**Requirements:**
Extract every line below, verbatim.

** START **

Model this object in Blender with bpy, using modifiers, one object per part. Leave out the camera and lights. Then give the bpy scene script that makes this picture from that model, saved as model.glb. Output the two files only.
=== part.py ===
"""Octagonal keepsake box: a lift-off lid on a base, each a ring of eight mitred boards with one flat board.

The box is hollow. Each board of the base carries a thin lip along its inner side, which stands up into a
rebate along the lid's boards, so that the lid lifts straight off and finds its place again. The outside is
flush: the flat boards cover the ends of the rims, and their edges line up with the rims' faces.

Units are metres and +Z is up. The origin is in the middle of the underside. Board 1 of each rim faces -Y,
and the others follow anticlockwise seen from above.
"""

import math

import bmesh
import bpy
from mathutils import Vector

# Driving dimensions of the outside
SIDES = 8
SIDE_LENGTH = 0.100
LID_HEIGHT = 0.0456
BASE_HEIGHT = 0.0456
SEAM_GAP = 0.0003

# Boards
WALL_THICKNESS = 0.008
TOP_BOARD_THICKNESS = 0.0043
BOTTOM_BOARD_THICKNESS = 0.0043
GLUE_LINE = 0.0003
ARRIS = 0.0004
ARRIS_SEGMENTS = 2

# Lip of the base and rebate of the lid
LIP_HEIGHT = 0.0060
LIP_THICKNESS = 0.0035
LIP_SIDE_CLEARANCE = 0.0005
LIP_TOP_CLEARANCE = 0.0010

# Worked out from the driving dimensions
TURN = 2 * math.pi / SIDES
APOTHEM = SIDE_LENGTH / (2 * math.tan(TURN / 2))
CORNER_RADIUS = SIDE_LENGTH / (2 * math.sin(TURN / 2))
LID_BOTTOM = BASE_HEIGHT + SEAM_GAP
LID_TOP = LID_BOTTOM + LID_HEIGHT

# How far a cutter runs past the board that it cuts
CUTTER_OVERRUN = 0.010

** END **

**Result of the task:**
Model this object in Blender with bpy, using modifiers, one object per part. Leave out the camera and lights. Then give the bpy scene script that makes this picture from that model, saved as model.glb. Output the two files only.
=== part.py ===
"""Octagonal keepsake box: a lift-off lid on a base, each a ring of eight mitred boards with one flat board.

The box is hollow. Each board of the base carries a thin lip along its inner side, which stands up into a
rebate along the lid's boards, so that the lid lifts straight off and finds its place again. The outside is
flush: the flat boards cover the ends of the rims, and their edges line up with the rims' faces.

Units are metres and +Z is up. The origin is in the middle of the underside. Board 1 of each rim faces -Y,
and the others follow anticlockwise seen from above.
"""

import math

import bmesh
import bpy
from mathutils import Vector

# Driving dimensions of the outside
SIDES = 8
SIDE_LENGTH = 0.100
LID_HEIGHT = 0.0456
BASE_HEIGHT = 0.0456
SEAM_GAP = 0.0003

# Boards
WALL_THICKNESS = 0.008
TOP_BOARD_THICKNESS = 0.0043
BOTTOM_BOARD_THICKNESS = 0.0043
GLUE_LINE = 0.0003
ARRIS = 0.0004
ARRIS_SEGMENTS = 2

# Lip of the base and rebate of the lid
LIP_HEIGHT = 0.0060
LIP_THICKNESS = 0.0035
LIP_SIDE_CLEARANCE = 0.0005
LIP_TOP_CLEARANCE = 0.0010

# Worked out from the driving dimensions
TURN = 2 * math.pi / SIDES
APOTHEM = SIDE_LENGTH / (2 * math.tan(TURN / 2))
CORNER_RADIUS = SIDE_LENGTH / (2 * math.sin(TURN / 2))
LID_BOTTOM = BASE_HEIGHT + SEAM_GAP
LID_TOP = LID_BOTTOM + LID_HEIGHT

# How far a cutter runs past the board that it cuts
CUTTER_OVERRUN = 0.010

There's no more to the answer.